■ Material provided:
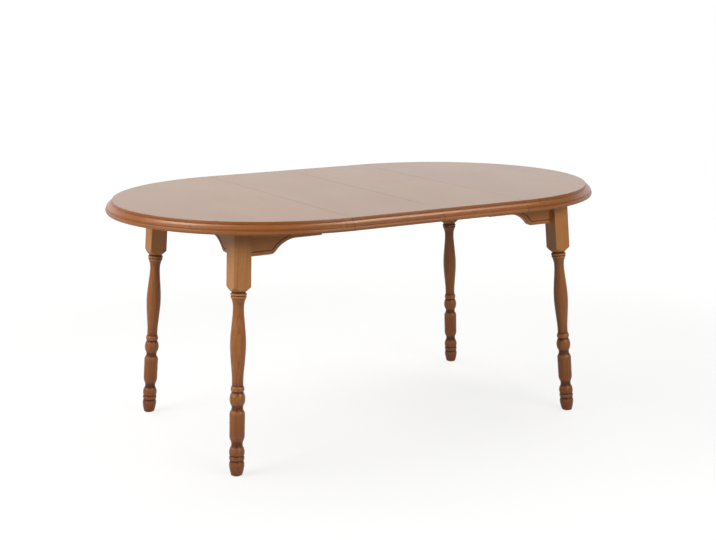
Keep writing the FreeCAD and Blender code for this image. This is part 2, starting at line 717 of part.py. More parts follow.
def make_nut(bolt):
    washer = along_diagonal(cylinder("Washer", "Sizes.washerDiameter / 2", "Sizes.washerThickness"),
                            f"{PLATE_FROM_AXIS} + Sizes.bracketThickness")
    hexagon = doc.addObject("Part::Prism", "Hexagon")
    hexagon.Polygon = 6
    hexagon.setExpression("Circumradius", "Sizes.nutFlats / sqrt(3)")
    hexagon.setExpression("Height", size("nutHeight"))
    along_diagonal(hexagon, f"{PLATE_FROM_AXIS} + Sizes.bracketThickness + Sizes.washerThickness")
    return cut("Nut", fuse("NutBlank", [washer, hexagon]), bolt)


def make_glue_blocks():
    side = size("glueBlockSide")
    # A side block has its place in the room between the seam and the bracket's flange
    room = f"({PLATE_AT_SIDE_X} - Sizes.bracketFlange - {HALF_START} - Sizes.glueBlockLength)"
    start = f"({HALF_START} + {GLUE_BLOCK_PLACE_SHARE} * {room})"
    beside = outline_body("SideGlueBlock", "YZ_Plane", [
        (f"-{APRON_SIDE_INSIDE}", UNDERSIDE), (f"-{APRON_SIDE_INSIDE}", f"{UNDERSIDE} - {side}"),
        (f"-{APRON_SIDE_INSIDE} + {side}", UNDERSIDE)],
        size("glueBlockLength"), f"-{start} - Sizes.glueBlockLength")
    half = f"({END_GLUE_BLOCK_SHARE} * {slide_inner_face(2)})"
    across = outline_body("EndGlueBlock", "XZ_Plane", [
        (f"-{APRON_END_INSIDE}", UNDERSIDE), (f"-{APRON_END_INSIDE}", f"{UNDERSIDE} - {side}"),
        (f"-{APRON_END_INSIDE} + {side}", UNDERSIDE)],
        f"2 * {half}", f"-{half}")
    behind = to_rear("SideGlueBlockRear", beside)
    finish_halves("glue_blocks_{}", group("GlueBlocks", [beside, behind, across]))


# Slides: three wooden members side by side, joined by dovetail tongues that run in grooves
def slide_inner_face(position):
    return f"({APRON_SIDE_INSIDE} - Sizes.slideBay - Sizes.slideWidth - {position} * {SLIDE_PITCH})"


def make_slide(name, position, start, top_gap, tongue, groove):
    """A front member. Position 0 is nearest the side apron, and tongues point outwards."""
    inner = slide_inner_face(position)
    outer = f"({inner} + Sizes.slideWidth)"
    middle = f"({UNDERSIDE} - Sizes.slideDepth / 2)"
    flare = "((Sizes.tongueTip - Sizes.tongueRoot) / 2 / Sizes.tongueHeight)"
    play = size("tongueClearance")
    root, tip = "(Sizes.tongueRoot / 2)", "(Sizes.tongueTip / 2)"
    points = [(f"-{outer}", f"{UNDERSIDE} - {top_gap}")]
    if tongue:
        points += [
            (f"-{outer}", f"{middle} + {root}"),
            (f"-{outer} - Sizes.tongueHeight", f"{middle} + {tip}"),
            (f"-{outer} - Sizes.tongueHeight", f"{middle} - {tip}"),
            (f"-{outer}", f"{middle} - {root}"),
        ]
    bottom_edge = f"{UNDERSIDE} - Sizes.slideDepth"
    points += [(f"-{outer}", bottom_edge), (f"-{inner}", bottom_edge)]
    if groove:
        mouth = f"({root} + {flare} * Sizes.slideSideGap + {play})"
        bottom = f"({root} + {flare} * (Sizes.tongueHeight + {play}) + {play})"
        depth = f"(Sizes.tongueHeight - Sizes.slideSideGap + {play})"
        points += [
            (f"-{inner}", f"{middle} - {mouth}"),
            (f"-{inner} - {depth}", f"{middle} - {bottom}"),
            (f"-{inner} - {depth}", f"{middle} + {bottom}"),
            (f"-{inner}", f"{middle} + {mouth}"),
        ]
    points += [(f"-{inner}", f"{UNDERSIDE} - {top_gap}")]
    return outline_body(name, "YZ_Plane", points, size("slideLength"), start)


# Panels
def make_half_panel():
    body = outline_body("HalfPanel", "XY_Plane", [
        ("0", FLAT_RADIUS, FLAT_RADIUS, 1),
        (f"-{FLAT_RADIUS}", "0", FLAT_RADIUS, 1),
        ("0", f"-{FLAT_RADIUS}"),
    ], size("panelThickness"), UNDERSIDE)
    top = value(size("tableHeight"))
    blank = body.Tip
    ease = body.newObject("PartDesign::Chamfer", "HalfPanelEase")
    ease.Base = (blank, edges_where(blank, lambda edge: near(edge.BoundBox.ZMin, top)
                                    and near(edge.BoundBox.XMin, 0)))
    ease.setExpression("Size", size("seamEase"))
    body.setExpression("Placement.Base.x", f"-{HALF_START}")
    return body


def make_leaf_panel():
    outer, inner = f"-({SEAM} - Sizes.seamGap / 2)", "-(Sizes.seamGap / 2)"
    return outline_body("LeafPanel", "XZ_Plane", [
        (outer, UNDERSIDE), (inner, UNDERSIDE),
        (inner, "Sizes.tableHeight - Sizes.seamEase"), (f"{inner} - Sizes.seamEase", size("tableHeight")),
        (f"{outer} + Sizes.seamEase", size("tableHeight")), (outer, "Sizes.tableHeight - Sizes.seamEase")],
        f"2 * {FLAT_RADIUS}", f"-{FLAT_RADIUS}")


def make_table():
    outer_line = f"-({slide_inner_face(0)} + Sizes.slideWidth / 2)"
    inner_line = f"-({slide_inner_face(2)} + Sizes.slideWidth / 2)"
    left_screws = make_slide_screws("Outer", outer_line)
    right_screws = to_right("InnerSlideScrewsRight", make_slide_screws("Inner", inner_line))
    pins = make_pins()
    pivots = make_post("Pivot", f"-{CATCH_X}")
    keepers = make_post("Keeper", f"-({SEAM} - Sizes.seamGap / 2 - Sizes.catchOffset)")

    panel = make_half_panel()
    left_fixings = group("LeftPanelFixings", [left_screws, pins, pivots])
    pins_right = to_right("PinsRight", pins)
    pivots_right = to_right("PivotsRight", pivots)
    right_fixings = group("RightPanelFixings", [right_screws, pins_right, pivots_right])
    finish(cut("LeftPanelDrilled", panel, left_fixings), "top_panel_left")
    finish(cut("RightPanelDrilled", to_right("HalfPanelRight", panel), right_fixings), "top_panel_right")
    make_half_moulding()
    leaf = cut("LeafPanelSlotted", make_leaf_panel(), make_pin_slots())
    finish_halves("leaf_panel_{}", cut("LeafPanelDrilled", leaf, keepers))
    make_leaf_moulding()

    leg = make_leg_blank()
    bolt = along_diagonal(cylinder("Bolt", "Sizes.boltDiameter / 2", "Sizes.boltLength"), size("boltStart"))
    screws = make_bracket_screws()
    finish_corners("leg_{}_{}", cut("LegDrilled", leg, bolt))
    make_glides()
    side = cut("SideApronFitted", make_side_apron(), leg)
    finish_corners("side_apron_{}_{}", cut("SideApronDrilled", side, screws))
    both_legs = both_sides("LegPair", leg)
    both_screws = both_sides("BracketScrewPair", screws)
    end = cut("EndApronFitted", make_end_apron(), both_legs)
    finish_halves("end_apron_{}", cut("EndApronDrilled", end, both_screws))
    hole = along_diagonal(cylinder("BoltHole", "Sizes.boltDiameter / 2 + Sizes.boltHoleClearance",
                                   "Sizes.bracketThickness + 2 * Sizes.overrun"),
                          f"{PLATE_FROM_AXIS} - Sizes.overrun")
    plate = cut("BracketBored", make_bracket_plate(), hole)
    finish_corners("corner_bracket_{}_{}", cut("BracketDrilled", plate, screws))
    finish_halves("hanger_bolts_{}", both_sides("Bolts", bolt))
    finish_halves("bolt_nuts_{}", both_sides("Nuts", make_nut(bolt)))
    finish_halves("bracket_screws_{}", both_screws)
    make_glue_blocks()

    outer = make_slide("OuterSlide", 0, f"-{SLIDE_START}", "0", False, True)
    middle = make_slide("MiddleSlide", 1, "-Sizes.slideLength / 2", size("slideTopGap"), True, True)
    inner = make_slide("InnerSlide", 2, f"{SLIDE_START} - Sizes.slideLength", "0", True, False)
    outer_front = cut("OuterSlideDrilled", outer, left_screws)
    inner_front = cut("InnerSlideDrilled", inner, right_screws)
    for label, front in (("outer", outer_front), ("middle", middle), ("inner", inner_front)):
        rear = to_rear(f"{label}SlideRear", front)
        finish(front, f"slide_{label}_front")
        finish(rear, f"slide_{label}_rear")
    finish(left_screws, "slide_screws_left")
    finish(right_screws, "slide_screws_right")
    finish(pins, "table_pins_left")
    finish(pins_right, "table_pins_right")
    finish(pivots, "catch_pivots_left")
    finish(pivots_right, "catch_pivots_right")
    finish_halves("catch_keepers_{}", keepers)
    make_catch()


make_table()
doc.recompute()
failed = [item.Label for item in doc.Objects if {"Invalid", "Error"} & set(item.State)]
if failed:
    raise RuntimeError("did not recompute: " + ", ".join(failed))
for part in subparts:
    if part.Shape.isNull() or not part.Shape.isValid() or not part.Shape.Solids:
        raise RuntimeError("not a sound solid: " + part.Label)
if len({part.Label for part in subparts}) != len(subparts):
    raise RuntimeError("two sub-parts share a name")

os.makedirs("parts", exist_ok=True)
for part in subparts:
    part.Shape.exportStep(f"parts/{part.Label}.step")
print(f"{len(subparts)} sub-parts written")
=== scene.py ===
import math
import bpy
import numpy as np
from mathutils import Matrix, Vector


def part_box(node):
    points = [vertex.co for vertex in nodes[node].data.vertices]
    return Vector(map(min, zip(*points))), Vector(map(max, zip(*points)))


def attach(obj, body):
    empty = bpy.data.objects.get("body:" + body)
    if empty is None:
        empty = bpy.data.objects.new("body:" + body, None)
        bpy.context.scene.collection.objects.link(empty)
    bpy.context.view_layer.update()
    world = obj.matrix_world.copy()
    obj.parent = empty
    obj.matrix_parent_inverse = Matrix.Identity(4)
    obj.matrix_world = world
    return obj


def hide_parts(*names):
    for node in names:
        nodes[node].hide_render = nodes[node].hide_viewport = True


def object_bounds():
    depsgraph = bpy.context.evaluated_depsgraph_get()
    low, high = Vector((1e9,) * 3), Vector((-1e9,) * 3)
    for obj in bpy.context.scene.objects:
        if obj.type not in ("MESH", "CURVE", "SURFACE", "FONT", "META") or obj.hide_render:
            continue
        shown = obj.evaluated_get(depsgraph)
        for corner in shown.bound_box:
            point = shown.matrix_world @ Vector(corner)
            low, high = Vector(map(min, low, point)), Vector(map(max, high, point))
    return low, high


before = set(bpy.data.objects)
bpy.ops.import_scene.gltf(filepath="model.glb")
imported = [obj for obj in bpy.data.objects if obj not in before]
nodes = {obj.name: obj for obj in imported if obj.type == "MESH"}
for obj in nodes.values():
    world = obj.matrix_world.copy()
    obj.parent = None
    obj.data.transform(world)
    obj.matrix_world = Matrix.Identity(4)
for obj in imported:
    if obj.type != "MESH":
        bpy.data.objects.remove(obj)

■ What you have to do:
Repeat exactly, and only, the lines from the one containing "doc.recompute()" through the one containing "if obj.type not", both included.

■ Reply to the task:
doc.recompute()
failed = [item.Label for item in doc.Objects if {"Invalid", "Error"} & set(item.State)]
if failed:
    raise RuntimeError("did not recompute: " + ", ".join(failed))
for part in subparts:
    if part.Shape.isNull() or not part.Shape.isValid() or not part.Shape.Solids:
        raise RuntimeError("not a sound solid: " + part.Label)
if len({part.Label for part in subparts}) != len(subparts):
    raise RuntimeError("two sub-parts share a name")

os.makedirs("parts", exist_ok=True)
for part in subparts:
    part.Shape.exportStep(f"parts/{part.Label}.step")
print(f"{len(subparts)} sub-parts written")
=== scene.py ===
import math
import bpy
import numpy as np
from mathutils import Matrix, Vector


def part_box(node):
    points = [vertex.co for vertex in nodes[node].data.vertices]
    return Vector(map(min, zip(*points))), Vector(map(max, zip(*points)))


def attach(obj, body):
    empty = bpy.data.objects.get("body:" + body)
    if empty is None:
        empty = bpy.data.objects.new("body:" + body, None)
        bpy.context.scene.collection.objects.link(empty)
    bpy.context.view_layer.update()
    world = obj.matrix_world.copy()
    obj.parent = empty
    obj.matrix_parent_inverse = Matrix.Identity(4)
    obj.matrix_world = world
    return obj


def hide_parts(*names):
    for node in names:
        nodes[node].hide_render = nodes[node].hide_viewport = True


def object_bounds():
    depsgraph = bpy.context.evaluated_depsgraph_get()
    low, high = Vector((1e9,) * 3), Vector((-1e9,) * 3)
    for obj in bpy.context.scene.objects:
        if obj.type not in ("MESH", "CURVE", "SURFACE", "FONT", "META") or obj.hide_render:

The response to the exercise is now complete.